Prose

STORIES

Though I’ve tried my hand at longer pieces (short stories and, yes, a couple of novels), I’m most interested in “miniatures,” prose pieces, some narrative, some purely rhetorical, that are composed (at least initially) in a single act and that fit on a single page. I suppose one might call them "improvisations." In some ways this technique is the result of an artistic limitation: I simply have not yet learned how to compose long narratives. But the choice is also a natural one, given my familiarity with shorter forms (poems), and my interest in the dramatic, i.e. the performative aspect of language as opposed to its informative aspect.

ESSAYS

I’ve written a number of literary review essays and personal essays, some of which have been published. I take the word essay in its literal sense, as an “attempt” – at what? At clarifying a certain problem or exploring a troublesome question. It is above all this investigative and provisional aspect of the essay that attracts me. I try to write the sort of essays I want to read, essays in which I learn something new – not by being told, not by having someone share his or her wisdom with me, but by example: here is someone exploring honestly and dialectically a matter of importance.

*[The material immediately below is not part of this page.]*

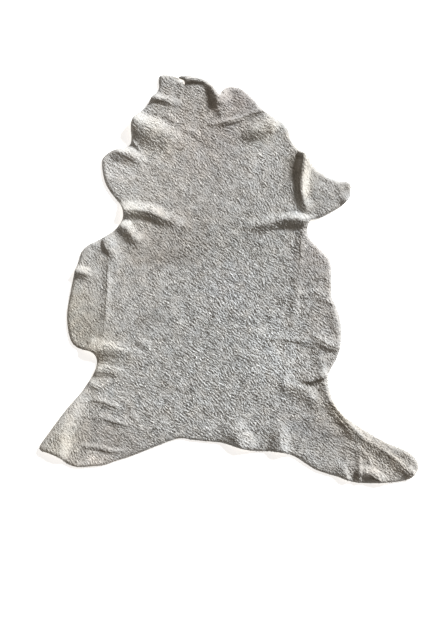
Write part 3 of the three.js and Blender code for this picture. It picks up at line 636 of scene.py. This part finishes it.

In other words, I like essays that seem to embody the process of thinking, rather than simply conveying what has been thought. Writing this, I realize there is a connection here to the way I think about stories and poems too: as dramatic acts, as performances. The challenge is of course to do it gracefully. For me, the great inspiration here is of course Montaigne, but also (another Frenchman) Albert Camus, whose lyrical essay “Return to Tipasa,” for example, is a masterpiece it required every fiber of my will, for a number of years, not to imitate.

REVIEWS

Beginning in April, 2009, and for a few years thereafter I wrote theater and dance reviews for The Mountain XPress, an independent news, arts and events weekly based in Asheville, NC. (Visit www.mountainx.com/theatre/ for current postings.) This was undertaken mostly out of a sense of what was at that time a painful lack of qualitative theater reviews in Asheville – at a time when small, independent theatre really was booming, and the artists were in desperate need of someone to “close the circuit” with their audiences by providing informed and honest reviewing. The hope was to help foster something Asheville had never enjoyed: an actual theater culture. (Confession: In retrospect I see that I came out of the gate a bit strongly, holding my fellow theater artists to the same standards I myself tried to reach. This often resulted in more blame than praise, and certainly hurt some feelings. To those affected: I apologize.)